The Role of Task Cards

Task cards (or “job cards”) are documents containing detailed instructions that guide aviation technicians as they perform maintenance on airframes, engines and components. Task cards are critical to ensuring fast, accurate maintenance and regulatory compliance. Task cards may be physical (paper) or virtual (electronic) documents, depending on the business process of the airline or third-party maintenance shop (MRO). Each task card contains the information (parts, procedures, tools, skills, etc.) necessary to work on a specific piece of equipment (by tail-number/serial-number) and must be signed-off when the job is complete.

PDF Maintenance Documents

The parts and procedures defined on task cards are based on OEM maintenance manuals but also include airline best practices, in the form of customer originated changes (COCs) or customer supplements. The ATA (Air Transport Association) recommends that these OEM maintenance manuals use SGML or XML as the data format; however about seventy percent of the manuals currently in use are PDF. (Component maintenance manuals, which make up a high percentage of the serviceable items on an aircraft, are provided almost entirely in PDF format.) This is a problem for maintenance organizations because SGML and XML are highly-structured formats that simplify data extraction; however, the lack of structure in PDF makes it difficult to convert the text into task cards.

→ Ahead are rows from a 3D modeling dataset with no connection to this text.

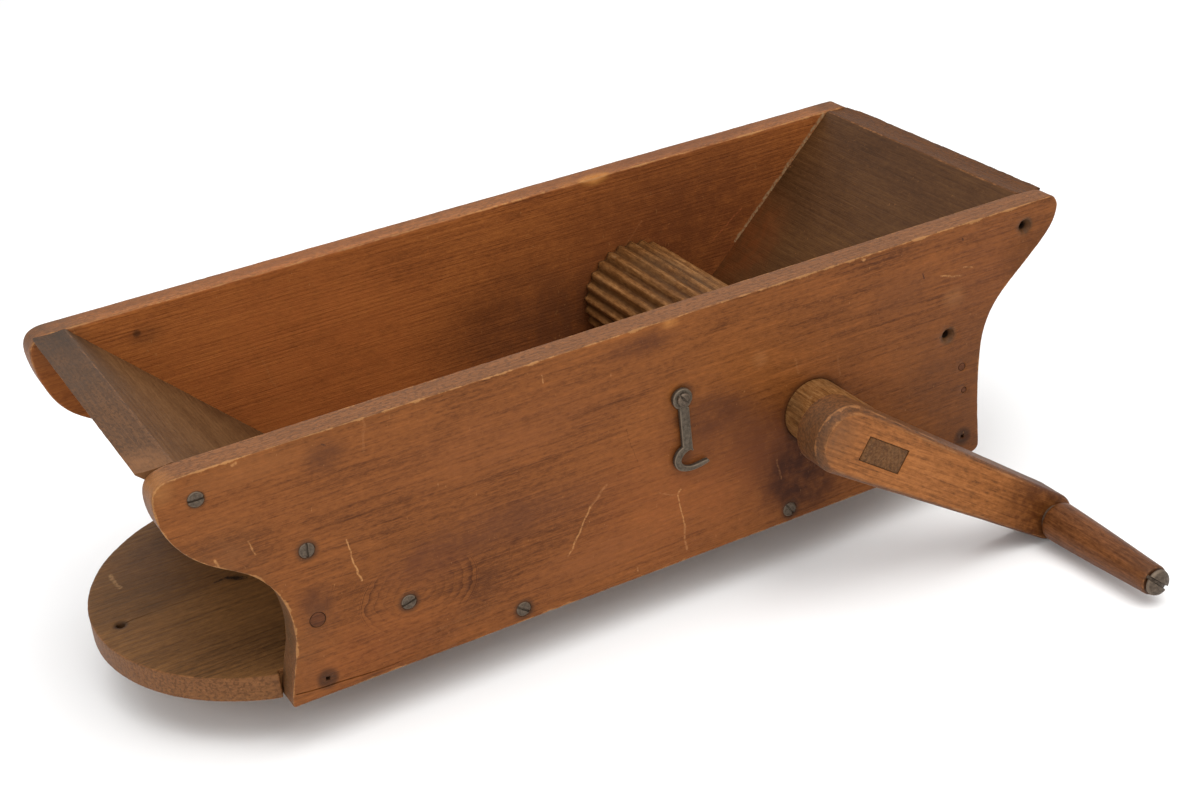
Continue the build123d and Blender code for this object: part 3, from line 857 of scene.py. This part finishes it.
# ---------------------------------------------------------------- end boards
def end_board(node, sign, material, seed, rough_top):
    """A slanted board: its section is swept from one side board to the other."""
    outline = plane_loops(node, 1, inner_front)[0]
    top = outline[outline[:, 1] > outline[:, 1].max() - 6]
    low = outline[outline[:, 1] < outline[:, 1].min() + 0.1]
    order = [top[np.argmax(top[:, 0] * -sign)], top[np.argmax(top[:, 0] * sign)],
             low[np.argmax(low[:, 0] * sign)], low[np.argmax(low[:, 0] * -sign)]]
    corners = np.array(order)        # inner top, outer top, outer low, inner low
    shell = Shell()
    rings = []
    span = np.arange(inner_front, inner_back + 0.1, (inner_back - inner_front) / 84)
    for y in span:
        wear = [max(0.6, 1.5 + 0.8 * rough_line(y * 1.3, seed + 3 * k)
                    + 2.2 * max(0.0, wave(y / 12, seed + 9 * k) - 0.35)) for k in range(4)]
        wear[1] += rough_top * 2.4 * max(0.0, (y - inner_back + 18) / 18)
        wear[1] += rough_top * (1 + 0.6 * wave(y / 16, seed + 40) + 0.5 * wave(y / 5, seed + 50))
        wear[2] = wear[3] = 0.8
        points, off, side = [], [], []
        for k in range(4):
            a, p, b = corners[k - 1], corners[k], corners[(k + 1) % 4]
            u = (a - p) / np.linalg.norm(a - p)
            v = (b - p) / np.linalg.norm(b - p)
            for t in np.linspace(0, 1, 6):
                q = ((1 - t) ** 2 * (p + u * wear[k]) + 2 * t * (1 - t) * p
                     + t * t * (p + v * wear[k]))
                points.append(q)
                off.append(abs(t - 0.5) * 2 * wear[k])
                side.append(t if k == 0 else 1 - t if k == 1 else 0.0)
            start, end = p + v * wear[k], b - v * wear[(k + 1) % 4]
            parts = 5 if k in (0, 2) else 34
            for m in range(1, parts):
                q = start + (end - start) * m / parts
                off.append(min(np.linalg.norm(q - p), np.linalg.norm(q - b))
                           if k != 2 else 9.0)
                side.append(1.0 if k == 0 else 0.0)
                n = np.array([v[1], -v[0]])
                hollow = 0.25 * (1 + wave(q[0] / 20, y / 26, seed + k)) + 0.1
                if k == 0:
                    hollow += 0.35 * (1 + wave(y / 30, 3.3, seed)) * math.sin(math.pi * m / parts)
                inner = corners.mean(0) - q
                points.append(q + n * math.copysign(hollow, float(n @ inner)))
        rings.append(shell.add([(p[0], y, p[1]) for p in points], off, side))
    for a, b in zip(rings, rings[1:]):
        shell.band(a, b)
    for ring in (rings[0], rings[-1]):
        middle = np.mean([shell.points[i] for i in ring], axis=0)
        shell.fan(ring, middle)
    return shell.piece(node + "_worn", "trough", [node], material, 50)


left_wood = wood(
    "pine_left_end", seen_end(128, 92, 60), seen_end(104, 73, 47), seen_end(76, 52, 34),
    along=(0, 0, math.pi / 2), pith=(-0.30, 0.70), rings=0.005, ring_depth=0.2, wander=0.01,
    worn=WORN, worn_width=0.8, worn_share=0.6, side_tint=seen_end(112, 78, 52), blotch=0.5,
    fibre=0.3, seed=3.1,
    patches=[((-357, 120, top_z), 4, 60, (1, 1, 1), seen_end(64, 54, 46), 0.85),
             ((-357, 50, top_z), 10, 60, (1, 0.8, 1), seen_end(78, 62, 50), 0.6),
             ((-362, -118, top_z), 4, 34, (1, 1, 1), seen_end(140, 96, 62), 0.7)]).material
right_wood = wood(
    "pine_right_end", seen_end(102, 70, 42), seen_end(84, 56, 35), seen_end(62, 41, 26),
    along=(0, 0, math.pi / 2), pith=(0.30, 0.70), rings=0.005, ring_depth=0.12, wander=0.01,
    worn=WORN, worn_width=0.9, worn_share=0.5, side_tint=seen_end(106, 62, 22), blotch=0.5,
    fibre=0.23, seed=5.3,
    patches=[((250, inner_back, 100), 20, 70, (1, 1, 1), seen_end(120, 62, 32), 0.5)]).material
end_board("left_end_board", -1, left_wood, 31.0, 0.6)
end_board("right_end_board", 1, right_wood, 47.0, 1.8)

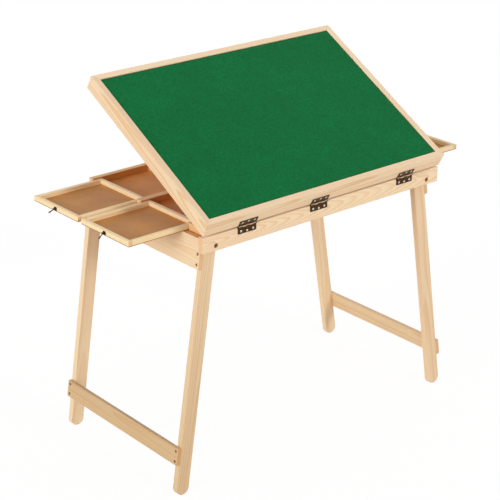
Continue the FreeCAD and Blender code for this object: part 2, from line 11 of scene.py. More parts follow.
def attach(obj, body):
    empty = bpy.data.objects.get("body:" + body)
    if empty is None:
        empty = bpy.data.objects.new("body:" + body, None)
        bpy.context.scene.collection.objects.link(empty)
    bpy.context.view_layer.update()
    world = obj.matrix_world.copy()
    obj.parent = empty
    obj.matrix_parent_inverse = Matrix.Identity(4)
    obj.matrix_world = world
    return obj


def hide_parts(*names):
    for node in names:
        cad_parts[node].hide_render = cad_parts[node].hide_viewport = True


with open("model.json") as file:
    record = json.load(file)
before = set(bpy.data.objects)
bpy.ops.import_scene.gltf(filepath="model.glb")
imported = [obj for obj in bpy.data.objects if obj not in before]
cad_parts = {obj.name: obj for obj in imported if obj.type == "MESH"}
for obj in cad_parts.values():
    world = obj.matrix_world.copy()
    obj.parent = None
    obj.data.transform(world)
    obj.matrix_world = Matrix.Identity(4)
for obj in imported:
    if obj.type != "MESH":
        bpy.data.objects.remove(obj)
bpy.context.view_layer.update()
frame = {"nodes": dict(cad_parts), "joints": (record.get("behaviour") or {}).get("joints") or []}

bl_info = {
    "name": "Jigsaw table",
    "version": (1, 0, 0),
    "blender": (4, 5, 0),
    "location": "3D View > Sidebar > Jigsaw table",
    "description": "Folding pine jigsaw table with a tilting felt top, drawers and folding legs",
    "category": "Object",
}

# ----- words and limits used throughout
DRAWERS = ("left_front", "left_rear", "right_front", "right_rear")
SIDES = ("left", "right")
ROWS = ("front", "rear")
OUTWARDS = {"left": -1.0, "right": 1.0, "front": -1.0, "rear": 1.0}
ALONG_X, ALONG_Y, ALONG_Z = 0, 1, 2
IN_PLACE = Matrix.Identity(4)
ROUND_SIDES = 48
EYE_SIDES = 32
SMALL_SIDES = 24
CREASE = math.radians(35.0)
TINY = 1e-6

# how far a direction of length 1 goes along an axis before it counts as lying along it
MOSTLY = 0.5
CLEARLY = 0.7
SQUARELY = 0.99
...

Another issue is that OEMs update aircraft, engine and component manuals on a regular basis (typically quarterly), and often specify different parts and procedures for individual aircraft tail-numbers (or equipment serial-numbers). To ensure accuracy, each new OEM revision must be compared to previous maintenance manuals and combined with the relevant COCs and supplements before being converted into updated task cards. With so much PDF data being modified so frequently, airlines and MROs have difficulty synchronizing technical content for maintenance planning and execution.

PDF Limitations

Aviation maintenance manuals and parts catalogs are broken down into tasks/subtasks and assemblies/parts, which are readily understood by engineers and technicians. Regardless of the data format used for this information (SGML, XML, PDF, etc.), end-users will see little difference. It is when a software system (ERP, EAM, MRO, etc.) tries to utilize this data that the limitations of PDF become clear.

Maintenance manuals that use SGML or XML employ special identifiers that call out tasks, subtasks, parts and other relevant information. These data elements (TASK, SUBTASK, PNR, etc.) allow text within SGML/XML files to be recognized and utilized by other business and IT systems. PDF, on the other hand, is a linear stream of text without any content identifiers or embedded data elements (only formatting rules and a few metadata fields). As a result, for an IT system to extract data from a PDF file it must first search the document and the results must be interpreted to identify the proper information. This is a slow, error-prone process that eliminates the benefits of automation. To effectively use PDF, maintenance organizations are forced to cut-and-paste the necessary data from PDF into whatever planning and inventory systems they are using. To make PDF useful for maintenance automation, the SGML/XML data elements that are missing from PDF must be “inserted” in a way that allows it to act more like the other, richer data formats. Only then can the maintenance organization realize the potential of fully integrated IT systems.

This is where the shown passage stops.